Extracted data entries:
>> begin

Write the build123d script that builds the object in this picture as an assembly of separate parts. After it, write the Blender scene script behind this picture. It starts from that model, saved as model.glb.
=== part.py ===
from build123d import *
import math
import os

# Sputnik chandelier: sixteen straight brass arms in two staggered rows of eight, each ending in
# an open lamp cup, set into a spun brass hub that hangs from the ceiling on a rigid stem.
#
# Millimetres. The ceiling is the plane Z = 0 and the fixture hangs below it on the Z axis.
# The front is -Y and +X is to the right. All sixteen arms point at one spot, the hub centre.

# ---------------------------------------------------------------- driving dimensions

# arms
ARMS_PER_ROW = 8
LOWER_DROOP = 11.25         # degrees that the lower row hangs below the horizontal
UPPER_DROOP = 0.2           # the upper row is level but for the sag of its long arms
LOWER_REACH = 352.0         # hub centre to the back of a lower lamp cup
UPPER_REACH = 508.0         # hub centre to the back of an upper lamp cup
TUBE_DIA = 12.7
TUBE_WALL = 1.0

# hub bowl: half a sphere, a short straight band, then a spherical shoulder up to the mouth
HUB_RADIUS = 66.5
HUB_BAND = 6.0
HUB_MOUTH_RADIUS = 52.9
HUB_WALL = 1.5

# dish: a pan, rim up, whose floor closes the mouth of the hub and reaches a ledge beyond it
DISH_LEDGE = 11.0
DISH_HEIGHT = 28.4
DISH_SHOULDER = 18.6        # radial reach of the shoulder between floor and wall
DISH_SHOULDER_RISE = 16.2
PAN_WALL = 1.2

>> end
>> begin

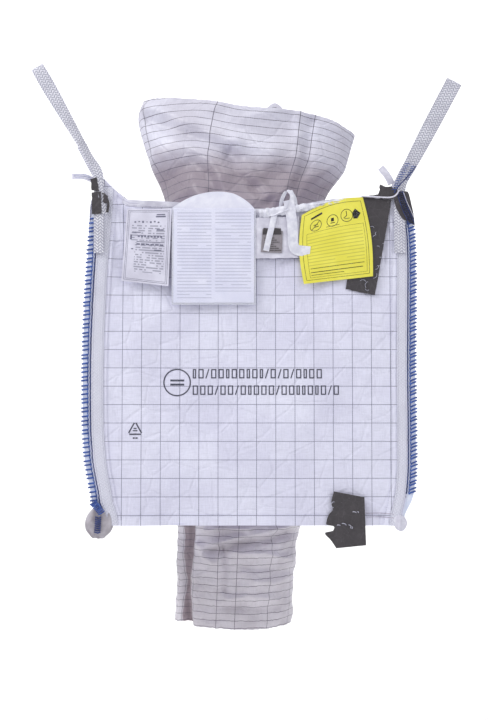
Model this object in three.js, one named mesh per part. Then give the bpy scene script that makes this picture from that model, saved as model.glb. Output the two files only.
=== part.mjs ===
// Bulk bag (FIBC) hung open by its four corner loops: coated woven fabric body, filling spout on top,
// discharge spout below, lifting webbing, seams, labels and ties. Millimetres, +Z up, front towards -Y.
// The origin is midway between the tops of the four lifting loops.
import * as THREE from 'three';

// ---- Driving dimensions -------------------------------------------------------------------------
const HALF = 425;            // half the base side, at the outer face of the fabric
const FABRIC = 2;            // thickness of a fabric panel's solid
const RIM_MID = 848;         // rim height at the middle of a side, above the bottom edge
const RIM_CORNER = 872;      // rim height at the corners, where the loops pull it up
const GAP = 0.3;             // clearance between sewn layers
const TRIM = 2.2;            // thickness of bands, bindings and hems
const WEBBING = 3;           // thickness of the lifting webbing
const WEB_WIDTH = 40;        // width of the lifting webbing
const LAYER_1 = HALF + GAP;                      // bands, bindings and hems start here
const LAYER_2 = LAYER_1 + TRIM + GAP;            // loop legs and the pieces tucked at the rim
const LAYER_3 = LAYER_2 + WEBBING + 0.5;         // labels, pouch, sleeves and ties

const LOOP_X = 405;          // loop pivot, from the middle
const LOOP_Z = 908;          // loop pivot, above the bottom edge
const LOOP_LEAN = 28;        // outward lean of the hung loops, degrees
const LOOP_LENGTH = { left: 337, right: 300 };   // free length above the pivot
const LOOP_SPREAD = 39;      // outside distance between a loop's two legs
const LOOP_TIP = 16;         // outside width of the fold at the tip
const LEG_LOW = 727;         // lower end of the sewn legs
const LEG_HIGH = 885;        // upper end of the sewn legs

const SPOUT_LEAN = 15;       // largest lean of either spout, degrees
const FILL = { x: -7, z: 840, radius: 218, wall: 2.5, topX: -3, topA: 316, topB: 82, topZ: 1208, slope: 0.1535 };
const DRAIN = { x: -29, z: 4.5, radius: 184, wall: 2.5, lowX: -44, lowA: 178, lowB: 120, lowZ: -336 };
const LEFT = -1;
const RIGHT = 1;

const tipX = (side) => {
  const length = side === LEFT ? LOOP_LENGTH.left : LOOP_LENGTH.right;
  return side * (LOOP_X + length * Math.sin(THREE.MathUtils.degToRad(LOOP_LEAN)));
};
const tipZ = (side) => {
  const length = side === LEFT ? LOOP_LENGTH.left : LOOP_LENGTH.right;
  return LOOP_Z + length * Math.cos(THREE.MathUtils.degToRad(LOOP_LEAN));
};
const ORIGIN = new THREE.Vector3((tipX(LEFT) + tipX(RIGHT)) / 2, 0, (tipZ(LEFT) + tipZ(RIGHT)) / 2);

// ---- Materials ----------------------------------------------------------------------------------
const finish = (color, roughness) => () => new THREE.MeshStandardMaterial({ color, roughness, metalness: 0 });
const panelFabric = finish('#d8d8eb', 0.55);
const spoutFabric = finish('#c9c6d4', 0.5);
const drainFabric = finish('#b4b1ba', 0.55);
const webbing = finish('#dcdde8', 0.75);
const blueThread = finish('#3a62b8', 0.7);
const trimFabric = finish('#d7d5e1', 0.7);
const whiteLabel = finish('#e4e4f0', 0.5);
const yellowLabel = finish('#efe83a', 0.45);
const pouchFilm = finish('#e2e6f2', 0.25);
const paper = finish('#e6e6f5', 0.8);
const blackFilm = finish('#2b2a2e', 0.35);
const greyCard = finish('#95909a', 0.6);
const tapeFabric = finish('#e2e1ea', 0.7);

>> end

Retype, in the same exact form, the lines of the material above from the line holding "Write the build123d" through the line holding "PAN_WALL = 1.2".

Write the build123d script that builds the object in this picture as an assembly of separate parts. After it, write the Blender scene script behind this picture. It starts from that model, saved as model.glb.
=== part.py ===
from build123d import *
import math
import os

# Sputnik chandelier: sixteen straight brass arms in two staggered rows of eight, each ending in
# an open lamp cup, set into a spun brass hub that hangs from the ceiling on a rigid stem.
#
# Millimetres. The ceiling is the plane Z = 0 and the fixture hangs below it on the Z axis.
# The front is -Y and +X is to the right. All sixteen arms point at one spot, the hub centre.

# ---------------------------------------------------------------- driving dimensions

# arms
ARMS_PER_ROW = 8
LOWER_DROOP = 11.25         # degrees that the lower row hangs below the horizontal
UPPER_DROOP = 0.2           # the upper row is level but for the sag of its long arms
LOWER_REACH = 352.0         # hub centre to the back of a lower lamp cup
UPPER_REACH = 508.0         # hub centre to the back of an upper lamp cup
TUBE_DIA = 12.7
TUBE_WALL = 1.0

# hub bowl: half a sphere, a short straight band, then a spherical shoulder up to the mouth
HUB_RADIUS = 66.5
HUB_BAND = 6.0
HUB_MOUTH_RADIUS = 52.9
HUB_WALL = 1.5

# dish: a pan, rim up, whose floor closes the mouth of the hub and reaches a ledge beyond it
DISH_LEDGE = 11.0
DISH_HEIGHT = 28.4
DISH_SHOULDER = 18.6        # radial reach of the shoulder between floor and wall
DISH_SHOULDER_RISE = 16.2
PAN_WALL = 1.2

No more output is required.